My use of “accountability” isn’t meant to be about who gets punished when something goes wrong, since focusing on apportioning punishment or blame is often harmful to effective teamwork.1 But I can’t control how language evolves; when I’ve tried to use “accountability” in the way I describe above, I too often see my team look uneasy—maybe on guard for the threat of punishment. Every time, I feel I need to reassure folks and explain the difference I see between “accountability” and “blame”, and when I do, it seems like I’m rowing upstream against the current. I don’t want my team looking over their shoulder or trying to cover their ass.

That’s why instead of “you’re accountable for this”, I’m going to start saying “you’re the driver for this”. The driver is the one at the controls, keeping things on track, taking detours, and course correcting to get things done. It conveys the same meaning, but without the implied threats. At the end of the day, what matters to me is that my team can work effectively together to build great products, and the word “accountability” is doing more harm than good for that. I doubt I’m alone in feeling this way, and I think it’s time for that use of “accountability” to end.


  1. Software engineers might have seen this idea that throwing blame is counterproductive in the form of blameless postmortems. Instead of focusing on who should be punished or shamed, these postmortems focus on learning and self-improvement, creating a safe space for really understanding what happened and preventing similar issues in the future. The book Difficult Conversations calls this moving from a “blaming mindset” to a “problem-solving” one. ↩︎

Modeling Organizations

One of my favorite things about High Output Management was the way Andy Grove treated managing organizations as a special case of managing systems. He starts off his book with a model of a company as a breakfast factory.

Similarly, Acolyer in this blog post applies ideas from optimizing distributed systems to the scaling of organizations:

I was thinking about the advice I should give to the CTO of a fast-growing company struggling to maintain velocity amongst all the competing demands on his time.

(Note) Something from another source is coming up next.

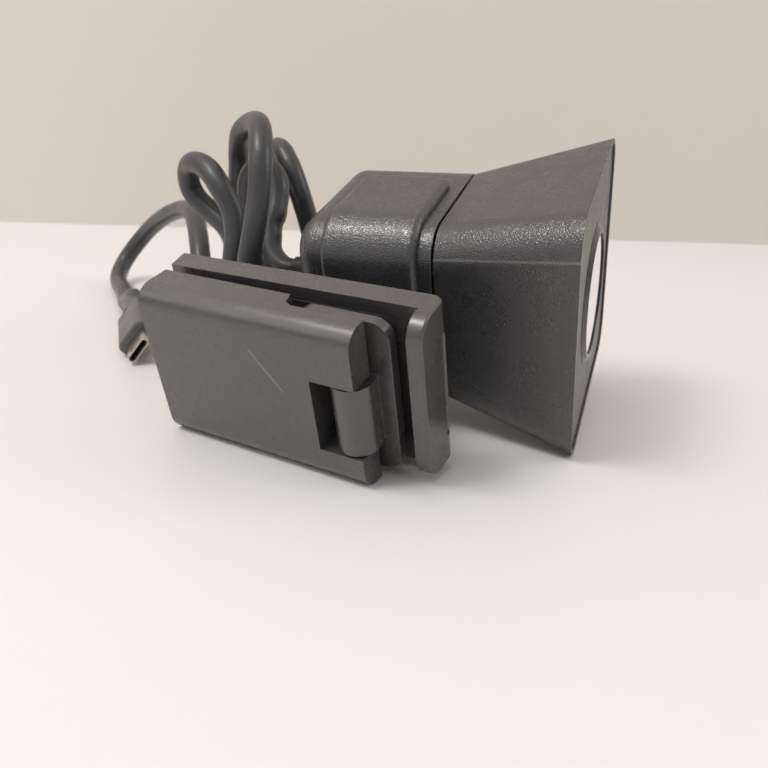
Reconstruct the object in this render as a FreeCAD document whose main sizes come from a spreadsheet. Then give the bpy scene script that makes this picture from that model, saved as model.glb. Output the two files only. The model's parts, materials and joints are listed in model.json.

And it occurred to me that the Universal Scalability Law has a lot to say about this situation.

This also reminds me of Will Larson’s posts lately on systems modeling of organizations, such as this one on modeling reliability of an organization:

We’re doing an annual strategy refresh on how we’ll approach security, reliability and such, and incorporating modeling into developing these strategies has been a surprisingly effective brainstorming tool.

I’ve found posts like these to be very useful, so hopefully you will, too.